Reviews

Heavy Hands

Author: Andrew McMillan
10/20/2006 | Revolt Media | www.rwsmagazine.com | Feature
"You guys aren't loose yet." Ladyfinger (ne) guitarist Chris Machmuller tells the curious cluster of Cursive fans at a recent Cleveland show. It's a brief interlude in the middle of their set, just long enough for the band members to find their bearings. A second later, Ladyfinger (ne) launches into another track from their new album. But with a focused sonic assault that fills up the room like a hand into a well fitted glove, Ladyfinger (ne) are far from loose.

Opening for their friends and Saddle Creek labelmates Cursive, Ladyfinger (ne)'s Cleveland show was moved from the House of Blues to the smaller - but more indie-friendly - Grog Shop. Far from upset, the bands took the venue change in stride. Headliners Cursive visibly relished the opportunity to play a more intimate setting, and for Omaha's Ladyfinger (ne), the show was a return to normalcy.

"We've been playing theaters recently," singer and guitarist Chris Machmuller says before the show. "It's just something to get used to. Huge stage, huge sound systems, high ceilings. You feel like you're lost in the room." Not that Machmuller is complaining. "Well," he shrugs, "I love the huge sound systems."

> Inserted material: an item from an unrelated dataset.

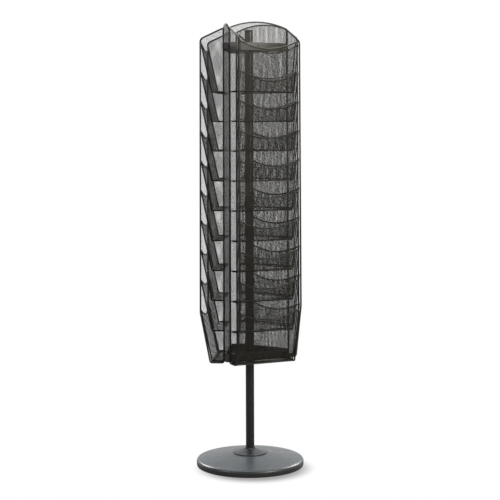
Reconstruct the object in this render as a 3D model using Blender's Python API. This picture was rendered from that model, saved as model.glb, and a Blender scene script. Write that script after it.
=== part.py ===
"""Floor-standing rotary literature display.

Three mesh racks of ten sloping pockets stand back to back in a triangle and turn
together on a pole, which is bolted to a round weighted base. The origin is on the
pole's axis at floor level, +Z is up, and the first rack faces -Y.
"""

import math

import bmesh
import bpy
from mathutils import Matrix
from mathutils import Vector

MM = 0.001
GAP = 0.3 * MM

# Racks: a plane at RACK_SEAT from the pole's axis, with depth measured outwards from it
RACK_COUNT = 3
RACK_SEAT = 86.0 * MM
RACK_HALF_WIDTH = 121.0 * MM
RACK_DEPTH = 88.0 * MM
RACK_BOTTOM = 400.5 * MM
RACK_CORNER_TOP = 1649.5 * MM
RACK_ARCH_TOP = 1673.5 * MM
RACK_FRONT_TOP = 1609.0 * MM
RACK_TAPER_TOP = 585.0 * MM
RACK_BOTTOM_DEPTH = 51.0 * MM
WIRE_RADIUS = 2.5 * MM
CROSS_WIRE_RADIUS = 2.3 * MM
SHEET = 0.6 * MM

# Pockets: floor, then a front that slopes outwards to a dipped upper edge
POCKET_COUNT = 10
POCKET_PITCH = 111.4 * MM
POCKET_FLOOR_DEPTH = 46.0 * MM
POCKET_FRONT_HEIGHT = 189.0 * MM
POCKET_DIP = 28.0 * MM
POCKET_SHEET = 0.7 * MM
POCKET_STATIONS = 12

# Brackets: triangular pans with cut corners
BRACKET_HEIGHT = 28.0 * MM
BRACKET_WALL = 3.0 * MM
BRACKET_CORNER = 148.0 * MM
TOP_BRACKET_BOTTOM = 1566.0 * MM
BOTTOM_BRACKET_BOTTOM = 403.0 * MM
STRAP_HEIGHT = 30.0 * MM
STRAP_THICKNESS = 3.0 * MM

# Pole and its bearings
POLE_RADIUS = 16.0 * MM
POLE_WALL = 2.0 * MM
POLE_BOTTOM = 20.3 * MM
POLE_JOINT = 840.0 * MM
POLE_TOP = 1645.0 * MM
CAP_HEIGHT = 5.0 * MM
BUSH_BORE = 16.4 * MM
BUSH_RADIUS = 19.6 * MM
BUSH_FLANGE_RADIUS = 25.0 * MM
BUSH_FLANGE = 3.0 * MM
BUSH_LENGTH = 22.0 * MM
COLLAR_RADIUS = 21.0 * MM
COLLAR_HEIGHT = 8.0 * MM
THRUST_WASHER = 2.0 * MM

# Base
BASE_RADIUS = 202.0 * MM
BASE_RIM_HEIGHT = 28.0 * MM
BASE_RIM_ROUND = 6.0 * MM
BASE_SKIRT_BOTTOM = 1.5 * MM
BASE_DOME_HEIGHT = 46.0 * MM
BASE_SHEET = 2.0 * MM
HUB_RADIUS = 64.0 * MM
HUB_STEP = 5.0 * MM
HUB_CONE_TOP = 61.0 * MM
HUB_TOP = 66.0 * MM
HUB_NECK_RADIUS = 19.5 * MM
BALLAST_RADIUS = 182.0 * MM
BALLAST_BOTTOM = 4.0 * MM
BALLAST_TOP = 20.0 * MM
BALLAST_RECESS_RADIUS = 30.0 * MM
BALLAST_RECESS_TOP = 13.0 * MM
FOOT_INNER_RADIUS = 150.0 * MM
FOOT_OUTER_RADIUS = 172.0 * MM

# Fasteners
BOLT_RADIUS = 4.0 * MM
BOLT_HEAD_RADIUS = 8.0 * MM
BOLT_HEAD_HEIGHT = 5.0 * MM
SCREW_RADIUS = 2.5 * MM
SCREW_HEAD_RADIUS = 4.8 * MM
SCREW_HEAD_HEIGHT = 3.0 * MM
SCREW_LENGTH = 12.0 * MM
SCREW_HOLE_RADIUS = 3.0 * MM

ROUND_STEPS = 36
SMALL_ROUND_STEPS = 16
BASE_STEPS = 56
WIRE_SIDES = 6
UP = Vector((0, 0, 1))


def clear_scene():
    for obj in list(bpy.data.objects):
        bpy.data.objects.remove(obj, do_unlink=True)


def make_material(name, colour, roughness, metallic):
    material = bpy.data.materials.new(name)
    material.use_nodes = True
    shader = material.node_tree.nodes["Principled BSDF"]
    shader.inputs["Base Color"].default_value = (*colour, 1)
    shader.inputs["Roughness"].default_value = roughness
    shader.inputs["Metallic"].default_value = metallic
    return material


def place(name, mesh, material, parent, location=(0, 0, 0)):
    """A named object of this mesh, under its parent empty."""
    obj = bpy.data.objects.new(name, mesh)
    bpy.context.scene.collection.objects.link(obj)
    obj.parent = parent
    obj.location = location
    if not mesh.materials:
        mesh.materials.append(material)
    return obj


def make_empty(name, parent=None, turn=0.0):
    obj = bpy.data.objects.new(name, None)
    bpy.context.scene.collection.objects.link(obj)
    obj.parent = parent
    obj.rotation_euler = (0, 0, turn)
    return obj


def finish_mesh(name, shape):
    """A mesh of this bmesh, with its faces pointing out and its round sides smooth."""
    bmesh.ops.recalc_face_normals(shape, faces=shape.faces)
    mesh = bpy.data.meshes.new(name)
    shape.to_mesh(mesh)
    shape.free()
    mesh.shade_smooth()
    mesh.set_sharp_from_angle(angle=math.radians(35))
    return mesh


def turned(name, outline, steps=ROUND_STEPS):
    """The solid that a closed outline of (radius, height) points sweeps round the Z axis."""
    shape = bmesh.new()
    corners = [shape.verts.new((radius, 0, height)) for radius, height in outline]
    edges = [shape.edges.new((corners[i - 1], corners[i])) for i in range(len(corners))]
    bmesh.ops.spin(shape, geom=corners + edges, axis=UP, cent=(0, 0, 0),
                   steps=steps, angle=math.tau, use_merge=True)
    bmesh.ops.remove_doubles(shape, verts=shape.verts, dist=0.01 * MM)
    bmesh.ops.dissolve_degenerate(shape, edges=shape.edges, dist=0.01 * MM)
    return finish_mesh(name, shape)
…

Ladyfinger (ne)'s preference for big sounds is more than apparent with the release of their debut album, Heavy Hands. Drummer Pat Oakes and bass player Ethan Jones play with the furious precision of a math rock band, while Machmuller and Jamie Massey attack with steady and piercing guitars. Ladyfinger (ne) takes both noise and punk and somehow strangles, mangles and shoves them onto a familiar rock blueprint. The result is an album that's dense as a slab of marble and as breakneck as a well-oiled locomotive. Ladyfinger (ne)'s debut places them as the heirs to Naked Raygun, The Jesus Lizard and the other dark and monstrous groups that prowled the Midwest in the '80s and '90s.

It doesn't hurt that the heavy hands of producer Matt Bayles were behind the boards. Bayles, who's worked with The Blood Brothers and Mastodon, has a knack for capturing a band's live ferocity on wax, and his talents suited Ladyfinger (ne) well.

"We flew him into town and set up a little show so he could see what we sounded like," Machmuller explains. "We let him do whatever he wanted after that. We weren't worried. If you've looked at his body of work, he's done some great stuff."

Released in late September on Saddle Creek, Heavy Hands is far and away the loudest thing the benevolent indie label has put out. But Ladyfinger (ne) is not an Omahan anomaly. While outsiders may view the city as a breeding ground for singer- songwriters like Bright Eyes and Azure Ray, Ladyfinger (ne)'s national emergence reveals even more depth to the Midwestern city's music scene.

"It's a lot like other cities," Machmuller explains, "Every city has their avant-garde, their experimental, noise, new metal, the screamo, the emo. You've got the whole spectrum." Case in point: before forming, Ladyfinger (ne)'s lineup did time in other jagged and noisy Omaha bands. Jones and Oakes in Putridscene and Machmuller in Bleeders For Teats.

"My group was a little more schizophrenic than and maybe not as dark as Putridscene." Machmuller says, "They were pretty heavy. They had grinding rhythms, discordant guitars. And I fucking loved them." Machmuller goes on to say, "We ended up coming together to do something a little different. Something still rock, for sure, but maybe not so much on the margins- a little more straightforward rock."

The parenthetical ne at the end of the band's name was a legal necessity, as unbeknownst to them when they formed, another band already laid claim to the name Ladyfinger. When the Omaha Ladyfinger found out, they had already earned a significant local following, and were unwilling to change. "Dinosaur Jr. had to do the same thing." Machmuller says, referring to the recently reunited post-punk band's addition of "Jr." after discovering that Dinosaur was already taken.

But it's somewhat appropriate. The addition of the postal code works as a reminder that, yes, Nebraska can churn out loud rock bands just as well as it can produce introspective guitar strummers.